In the context of our exercise, we chose \( u = 4 + z^2 \). This choice is strategic because it simplifies the integral by turning a complicated expression into a simpler one. By differentiating \( u \) with respect to \( z \), we find that \( du = 2z \, dz \), which implies \( z \, dz = \frac{1}{2} \, du \).

This conversion allows us to change the variable of integration from \( z \) to \( u \). So, the integral becomes easier to handle using the known integral tables. By using u-substitution, the integral becomes more approachable, paving the way to use integral tables or find the antiderivative more directly.

Integral tables are comprehensive lists that contain solutions to common integrals and can be extremely useful for solving complex problems quickly.
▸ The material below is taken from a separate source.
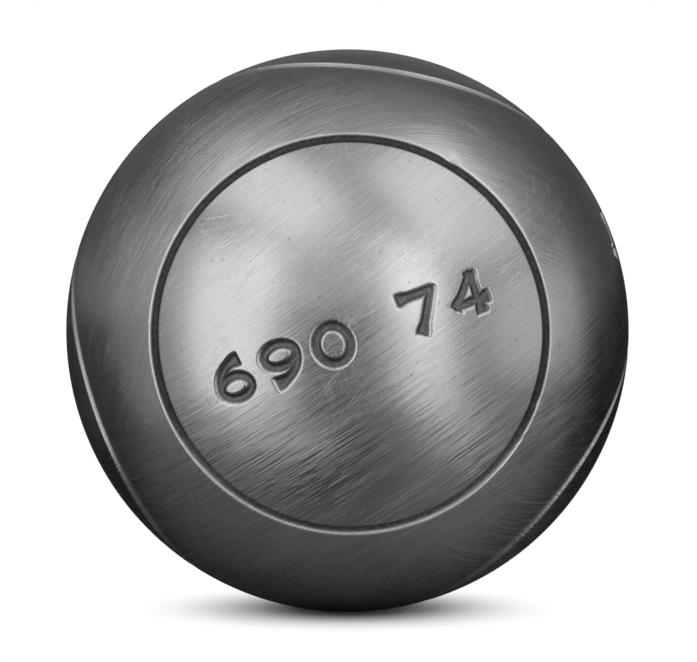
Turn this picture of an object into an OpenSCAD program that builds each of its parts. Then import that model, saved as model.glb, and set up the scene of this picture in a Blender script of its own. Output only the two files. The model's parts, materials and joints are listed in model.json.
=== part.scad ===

In the exercise, after applying u-substitution, we are expected to refer to the integral table to find a direct solution.

The integral \( \int \frac{\sqrt{u}}{\sqrt{u-4}} \, du \) resembles forms that are typically listed in these tables. Once rewritten, our integral can be matched to a known form, allowing for immediate use of a pre-calculated antiderivative result.

Using these tables can save a significant amount of time, as they provide results for integrals that might otherwise require lengthy computation. They serve as a shortcut by eliminating the need to derive antiderivatives from scratch, which is particularly helpful in exams and challenging homework assignments.

Antiderivatives, also known as indefinite integrals, are the inverse operation of derivatives. When you integrate a function, you're essentially finding its antiderivative.

In our exercise, after using u-substitution and employing the integral table, the function's antiderivative is found quickly. The key step lies in recognizing or transforming the integral to a form whose antiderivative is known or accessible. In typical situations, once the antiderivative \( F(u) \) is found, we substitute back the original variable, obtaining the solution in terms of \( z \).

It's crucial to remember that constants such as \( C \) can emerge as part of any indefinite integral. Since differentiation of a constant is zero, they have no effect when derivatives are taken, but can affect the family of functions we represent. This constant ensures all possible antiderivatives are covered.